If MBOSE's response to your RTI reveals that grace marks or moderation were applied inconsistently between your subject and other subjects or batches, this information can form the basis of a formal complaint to the Education Department of the Government of Meghalaya or, in serious cases, a writ petition under Article 226 of the Constitution before the Meghalaya High Court.
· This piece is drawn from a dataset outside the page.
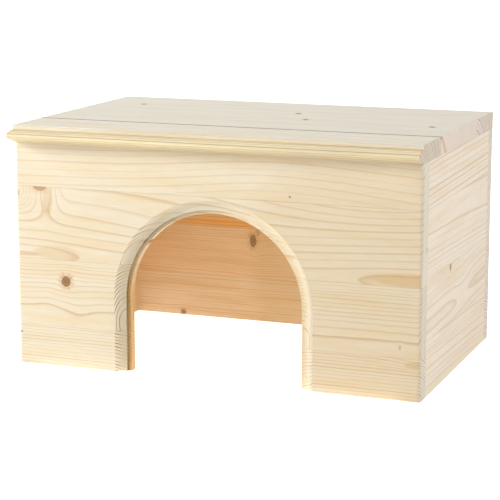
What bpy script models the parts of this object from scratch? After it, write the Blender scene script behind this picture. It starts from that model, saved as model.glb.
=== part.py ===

Certified copies of documents obtained through RTI are admissible in court proceedings. Preserve all RTI-obtained documents in their original form as received — do not annotate or mark up the answer script copy, as its evidentiary value lies in being an unaltered certified copy of the Board's own record.
Timeline Summary
| Stage | Deadline / Timeline |
|---|---|
| PIO response to RTI application | 30 days from date of receipt (Section 7(1)) |
| File First Appeal (Section 19(1)) | Within 30 days of the date of decision or expiry of the 30-day response period, whichever is applicable |
| FAA disposes of First Appeal | 30 days from receipt (extendable to 45 days) — Section 19(6) |
| File Second Appeal with Meghalaya IC (Section 19(3)) | Within 90 days of FAA's decision or the date it should have been made |
| Maximum penalty on PIO (Section 20) | ₹250/day of unjustified delay, up to ₹25,000 |
These timelines are statutory. MBOSE cannot unilaterally extend its own 30-day response window. If the Board misses its deadline, the First Appeal clock begins running from the day after the deadline expires, regardless of whether MBOSE has sent any acknowledgement.
The RTI Act is one of the most effective tools available to a Meghalaya student who wants documentary, independent verification of how their SSLC or HSSLC examination was evaluated. MBOSE is a public authority under Section 2(h) of the Act — it does not have the legal discretion to refuse disclosure of a student's own answer script or evaluation records without citing a specific, documented exemption, and in routine result-related matters, no valid exemption exists. For students in Meghalaya's Garo Hills, Khasi Hills, and Jaintia Hills regions alike, the RTI Act provides the same enforceable right of access to examination records, regardless of which district they appear in.